_SUPPLIED INFORMATION_.
####################
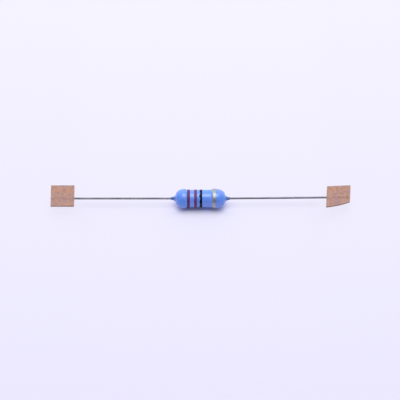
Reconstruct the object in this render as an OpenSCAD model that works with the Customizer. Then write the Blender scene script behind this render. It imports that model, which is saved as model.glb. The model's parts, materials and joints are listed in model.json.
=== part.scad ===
// Axial-lead film resistor, cut from its carrier tape with a tab of paper left on each lead.
// X runs along the leads, +Z is up, and the origin is the centre of the body, on its axis.
// The part lies on a level surface, on the bulges of its body and the rear edges of its tabs.

/* [Ceramic core] */
// Diameter of the ceramic rod
rod_d = 3.9; // [3:0.05:5]
// Length of the ceramic rod
rod_len = 10.8; // [9:0.1:16]

/* [Resistive film] */
// Thickness of the film on the rod
film_t = 0.05; // [0.03:0.01:0.1]
// Width of the spiral cut that sets the resistance
trim_w = 0.35; // [0.2:0.05:0.8]
// Turns of the spiral cut
trim_turns = 3; // [1:0.25:4]
// Uncut film between an end cap and the spiral
trim_margin = 0.5; // [0.2:0.05:1]

/* [End caps] */
// Wall of the pressed steel cap
cap_wall = 0.22; // [0.15:0.01:0.3]
// Length of the cap
cap_len = 2; // [1.5:0.05:3]
// Outer radius of the cap's corner
cap_corner = 0.6; // [0.5:0.05:0.8]
// Room between the cap's inner corner and the chamfered end of the rod
corner_clear = 0.05; // [0.02:0.01:0.2]

/* [Leads] */
// Diameter of the tinned wire
lead_d = 0.5; // [0.4:0.05:0.8]
// Diameter of the weld at the cap
weld_d = 1; // [0.9:0.05:1.6]
// Height of the weld
weld_h = 0.3; // [0.1:0.05:0.6]
// Distance that the wire stops short of the tape's outer edge
lead_inset = 0.3; // [0:0.05:1]
// Angle of the right lead towards the rear, from a weld a little out of line, in degrees
lead_yaw = 0.7; // [0.2:0.05:1]

/* [Lacquer coating] */
// Thickness of the lacquer round the film and the caps
coat_t = 0.25; // [0.2:0.01:0.4]
// Thickness of the lacquer over the face of a cap
coat_end = 0.6; // [0.5:0.05:1]
// Length of the rounded shoulder at each end
shoulder_len = 2.3; // [1.8:0.05:2.4]
// Diameter of the flat left at each end, where the lacquer starts up the wire
end_d = 2.25; // [1.4:0.05:3]
// Length of the slope from the waist to the left bulge
ramp_left = 0.35; // [0.3:0.05:3]
// Length of the slope from the waist to the right bulge
ramp_right = 1.6; // [0.3:0.05:3]
// Thickness of the lacquer drawn out along a lead
sleeve_t = 0.1; // [0.05:0.01:0.2]
// Length of lacquer along a lead
sleeve_len = 1.35; // [0.6:0.05:3]
// Distance over which the meniscus at the lead falls to about a third
meniscus_len = 0.35; // [0.1:0.01:0.6]

/* [Colour bands] */
// Thickness of the printed ink
ink_t = 0.04; // [0.03:0.01:0.1]
// Width of the two digit bands
digit_w = 0.72; // [0.4:0.02:1]
// Width of the multiplier band
multiplier_w = 0.62; // [0.4:0.02:1]
// Width of the tolerance band, which sits over the rim of the right cap
tolerance_w = 0.9; // [0.4:0.02:1.4]
// Distance of the tolerance band's middle from the rim of the right cap, towards the waist
tolerance_shift = 0.13; // [0:0.01:0.4]
// Gap from the rim of the left cap to the first digit band
first_gap = 0.26; // [0.1:0.01:0.5]
// Gap between the two digit bands
digit_gap = 1.06; // [0.4:0.02:1.4]
// Gap between the second digit and the multiplier band
multiplier_gap = 0.7; // [0.4:0.02:1.4]

/* [Carrier tape] */
// Clear distance between the two tapes
tape_gap = 64; // [45:0.5:75]
// Width of the tape
tape_w = 6; // [4:0.1:8]
// Thickness of one strip of paper
tape_t = 0.16; // [0.08:0.01:0.3]
// Width of the ridge that the wire raises in each strip
ridge_w = 2.2; // [1.4:0.1:3]
// Glue between the wire and the top of the ridge
glue_gap = 0.01; // [0.005:0.005:0.05]
// Length of the left tab behind the wire
left_rear = 6.2; // [5:0.05:8]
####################
_WHAT TO PRODUCE_. Copy out only the lines running from the beginning of the data to the line with "rod_len = 10.8; // [9:0.1:16]", both ends included.

_EXPECTED OUTPUT_.
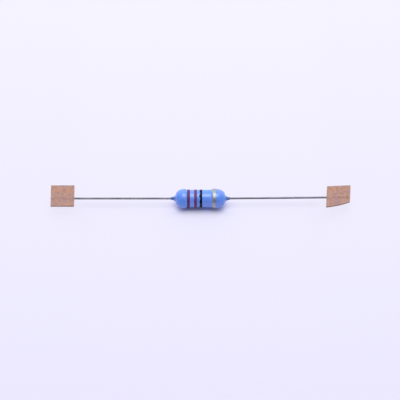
Reconstruct the object in this render as an OpenSCAD model that works with the Customizer. Then write the Blender scene script behind this render. It imports that model, which is saved as model.glb. The model's parts, materials and joints are listed in model.json.
=== part.scad ===
// Axial-lead film resistor, cut from its carrier tape with a tab of paper left on each lead.
// X runs along the leads, +Z is up, and the origin is the centre of the body, on its axis.
// The part lies on a level surface, on the bulges of its body and the rear edges of its tabs.

/* [Ceramic core] */
// Diameter of the ceramic rod
rod_d = 3.9; // [3:0.05:5]
// Length of the ceramic rod
rod_len = 10.8; // [9:0.1:16]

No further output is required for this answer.